Kurz danach habe er die Frau getroffen, mit der er noch heute in Kontakt stehe. Die Frau, mit der es immer wieder zum Streit kam. Schon in der Verlesung des Geständnisses kommt auf, dass beide ein Alkoholproblem haben. Regelmäßig eskalierten Situationen, häufig endete es mit Verletzungen der Frau.
Lange Vorgeschichte mit Suchtproblemen
Alkohol spielt auch im Gutachten des Experten vom ZfP, das er dem Gericht vorstellt, eine Rolle. Es führt eine Vielzahl von erfolglosen Entzugsversuchen auf. Selten gingen die Vorhaben länger als wenige Tage. Dass eine Therapie einen Erfolg bringt, erwartet der Experte nicht. Während der Ausführungen blickt der Angeklagte aufmerksam zum Psychologen, bestätigt auf Nachfrage einzelne Zeiträume oder Jahreszahlen.
In ihrem Plädoyer spricht die Staatsanwältin von „einem tragischen Fall“, allerdings haben sich in kurzer Zeit viele Taten angehäuft, dazu kommen zahlreiche Vorstrafen. Sie fordert eine Gesamtfreiheitsstrafe von zwei Jahren und zwei Monaten. Der Verteidiger fordert ein Jahr und acht Monate. Das letzte Wort hat der Angeklagte. Er fasst sich wie schon zuvor kurz.

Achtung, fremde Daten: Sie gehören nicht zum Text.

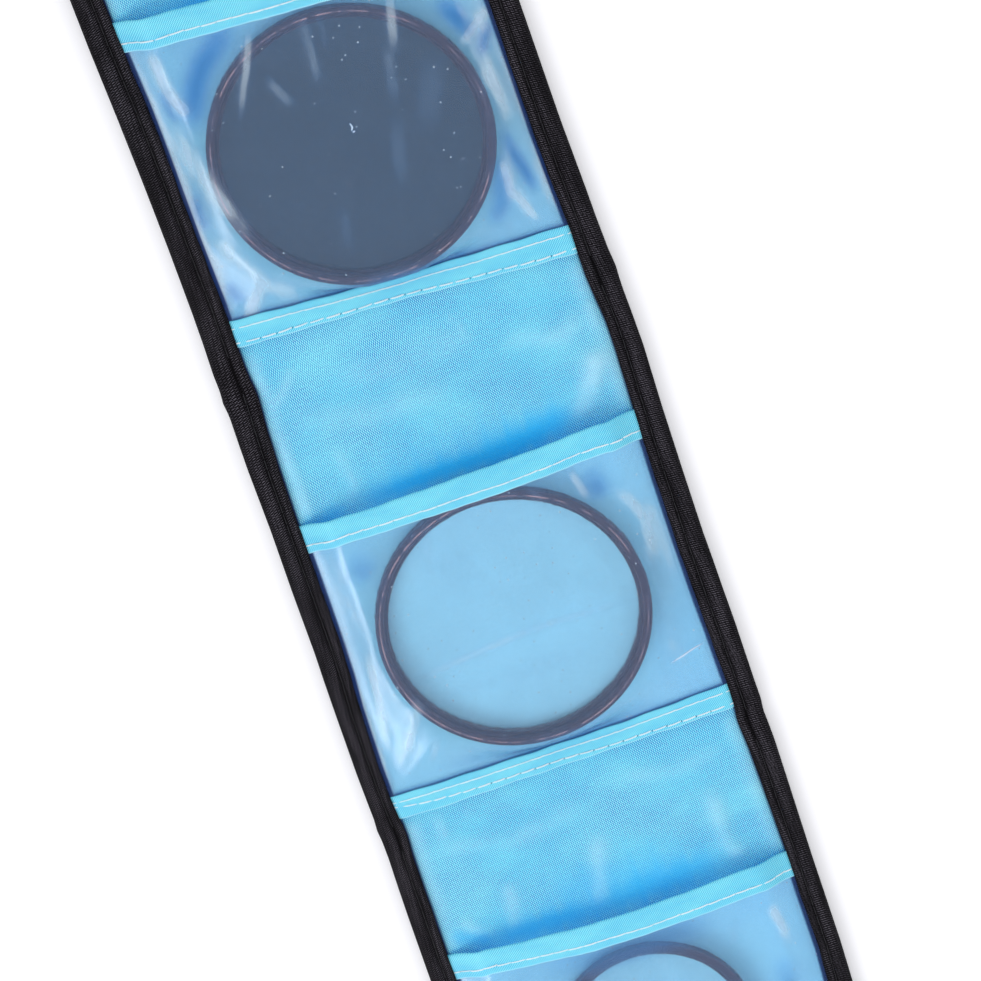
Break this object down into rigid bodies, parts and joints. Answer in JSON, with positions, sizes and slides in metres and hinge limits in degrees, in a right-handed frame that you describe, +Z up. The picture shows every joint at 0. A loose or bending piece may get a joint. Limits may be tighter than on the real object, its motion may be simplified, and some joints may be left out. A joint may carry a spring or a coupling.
{
  "type": "lens filter case",
  "caption": "Folding fabric case for camera lens filters: a strip of padded panels, each with a clear window pocket holding a round screw-in filter, closed by a wrap-round flap.",
  "frame": {"origin": "middle of the footprint of the open strip, on the surface that it lies on", "axes": "+Z up out of the pocket side, +Y along the strip the way the pockets open and towards the flap, +X across the strip"},
  "size_m": [0.118, 0.687, 0.01],
  "materials": {
    "shell": "black woven nylon",
    "binding": "black ribbed binding tape",
    "lining": "sky blue woven nylon, slight sheen",
    "tape": "bright blue woven tape with white stitching",
    "film": "frosted clear vinyl film",
    "foam": "thin foam sheet",
    "ring": "black anodised, satin",
    "clear_glass": "clear optical glass",
    "dark_glass": "grey neutral density glass",
    "hook": "black hook fastener tape",
    "loop": "black loop fastener tape"
  },
  "bodies": {
    "panel_1": {"outer_shell_1": "shell", "padding_1": "foam", "lining_1": "lining", "window_1": "film", "mouth_tape_1": "tape", "seam_tape_1": "tape", "left_binding_1": "binding", "right_binding_1": "binding"},
    "panel_2": {"outer_shell_2": "shell", "padding_2": "foam", "lining_2": "lining", "window_2": "film", "mouth_tape_2": "tape", "seam_tape_2": "tape", "left_binding_2": "binding", "right_binding_2": "binding"},
    "panel_3": {"outer_shell_3": "shell", "padding_3": "foam", "lining_3": "lining", "window_3": "film", "mouth_tape_3": "tape", "seam_tape_3": "tape", "left_binding_3": "binding", "right_binding_3": "binding"},
    "panel_4": {"outer_shell_4": "shell", "padding_4": "foam", "lining_4": "lining", "window_4": "film", "mouth_tape_4": "tape", "seam_tape_4": "tape", "left_binding_4": "binding", "right_binding_4": "binding", "strip_end_binding": "binding", "loop_patch": "loop"},
    "spine": {"outer_shell_spine": "shell", "padding_spine": "foam", "lining_spine": "lining", "left_binding_spine": "binding", "right_binding_spine": "binding"},
    "tongue": {"outer_shell_tongue": "shell", "padding_tongue": "foam", "lining_tongue": "lining", "left_binding_tongue": "binding", "right_binding_tongue": "binding", "tongue_end_binding": "binding", "hook_patch": "hook"},
    "filter_1": {"filter_ring_1": "ring", "glass_retainer_1": "ring", "filter_glass_1": "dark_glass"},
    "filter_2": {"filter_ring_2": "ring", "glass_retainer_2": "ring", "filter_glass_2": "clear_glass"},
    "filter_3": {"filter_ring_3": "ring", "glass_retainer_3": "ring", "filter_glass_3": "clear_glass"}
  },
  "joints": [
    {"name": "fold_1_2", "type": "hinge", "parent": "panel_1", "child": "panel_2", "pos_m": [0, 0.10585, 0.0102], "axis": [1, 0, 0], "range_deg": [-179.9, 0]},
    {"name": "fold_2_3", "type": "hinge", "parent": "panel_2", "child": "panel_3", "pos_m": [0, -0.04305, -0.00015], "axis": [-1, 0, 0], "range_deg": [-179.9, 0]},
    {"name": "fold_3_4", "type": "hinge", "parent": "panel_3", "child": "panel_4", "pos_m": [0, -0.19195, 0.0102], "axis": [1, 0, 0], "range_deg": [-179.9, 0]},
    {"name": "flap_fold", "type": "hinge", "parent": "panel_1", "child": "spine", "pos_m": [0, 0.26175, 0.00515], "axis": [-1, 0, 0], "range_deg": [-90, 0]},
    {"name": "tongue_fold", "type": "hinge", "parent": "spine", "child": "tongue", "pos_m": [0, 0.29845, 0.00515], "axis": [-1, 0, 0], "range_deg": [-90, 0]},
    {"name": "filter_1_slide", "type": "slide", "parent": "panel_1", "child": "filter_1", "axis": [0, 1, 0], "range_m": [0, 0.05]},
    {"name": "filter_2_slide", "type": "slide", "parent": "panel_2", "child": "filter_2", "axis": [0, 1, 0], "range_m": [0, 0.05]},
    {"name": "filter_3_slide", "type": "slide", "parent": "panel_3", "child": "filter_3", "axis": [0, 1, 0], "range_m": [0, 0.05]}
  ]
}
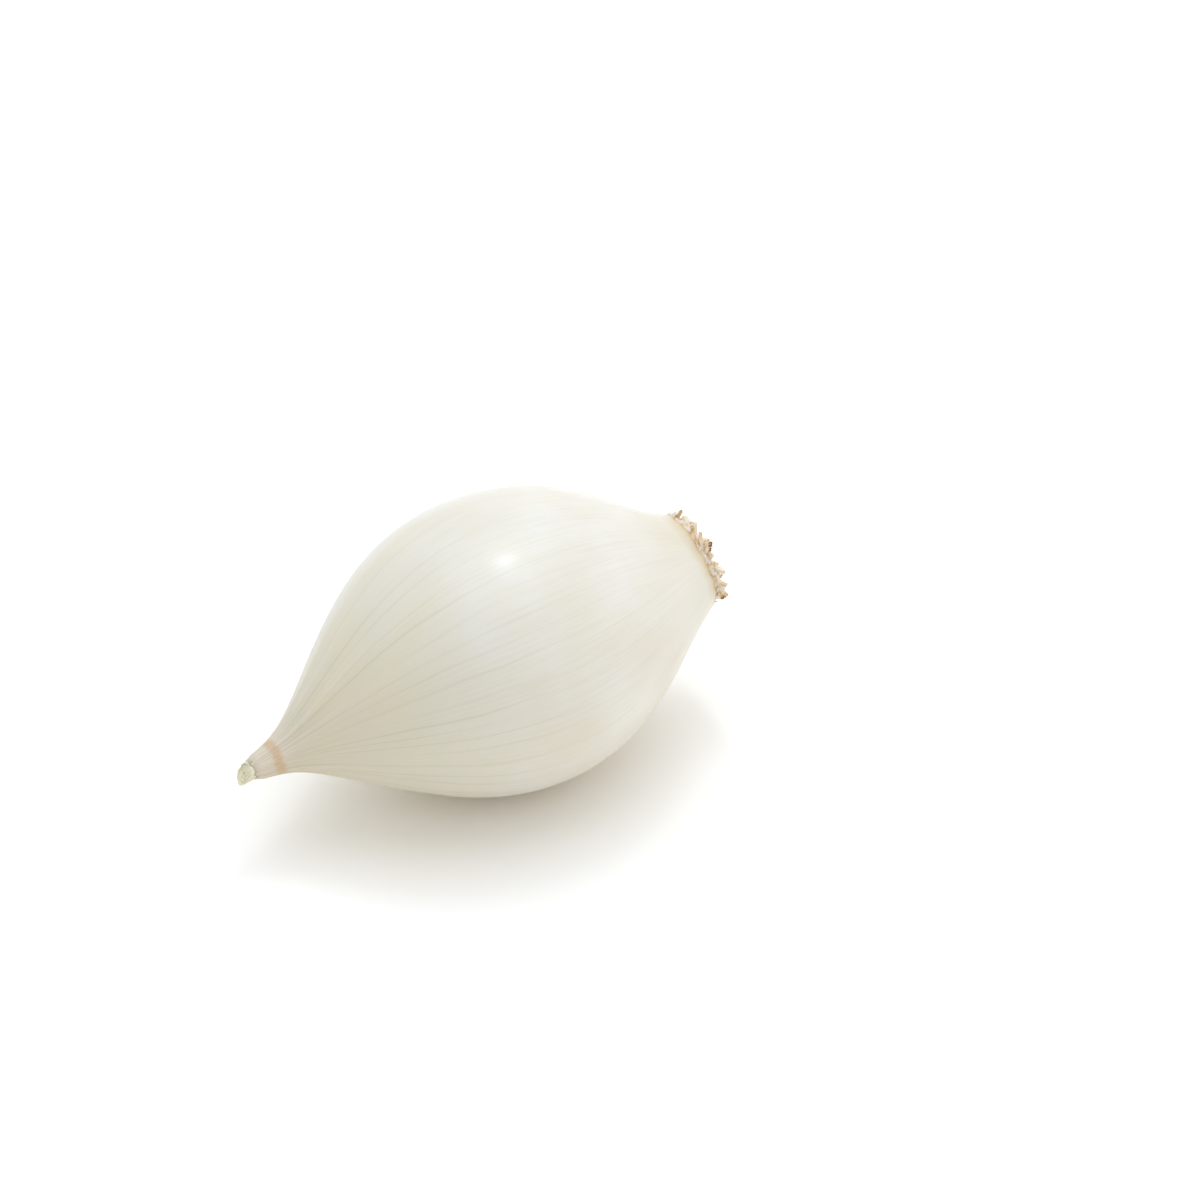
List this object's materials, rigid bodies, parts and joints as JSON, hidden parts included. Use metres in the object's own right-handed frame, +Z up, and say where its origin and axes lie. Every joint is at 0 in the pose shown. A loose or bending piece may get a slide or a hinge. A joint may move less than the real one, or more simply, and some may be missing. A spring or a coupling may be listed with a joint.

Es tue ihm leid, dazu macht er mit den Händen eine fast schon resignierende Geste.
Das Urteil lautet schließlich: ein Jahr und neun Monate. Im Wesentlichen sei das Gericht den Ausführungen der Staatsanwältin gefolgt, so Richter Klaiber. Der Angeklagte saß bereits seit Mitte Februar in Untersuchungshaft, zwischenzeitlich musste er eine dreiwöchige Ersatzfreiheitsstrafe antreten.
Er wird noch einige Zeit im Gefängnis verbringen: Er hätte ohnehin in Kürze eine Haftstrafe antreten müssen. Das Gericht hält ihm zugute, dass er ein umfangreiches Geständnis abgelegt habe – und damit auch seiner Partnerin erspart habe, aussagen zu müssen. Das Urteil ist noch nicht rechtskräftig, innerhalb einer Woche können Rechtsmittel eingelegt werden.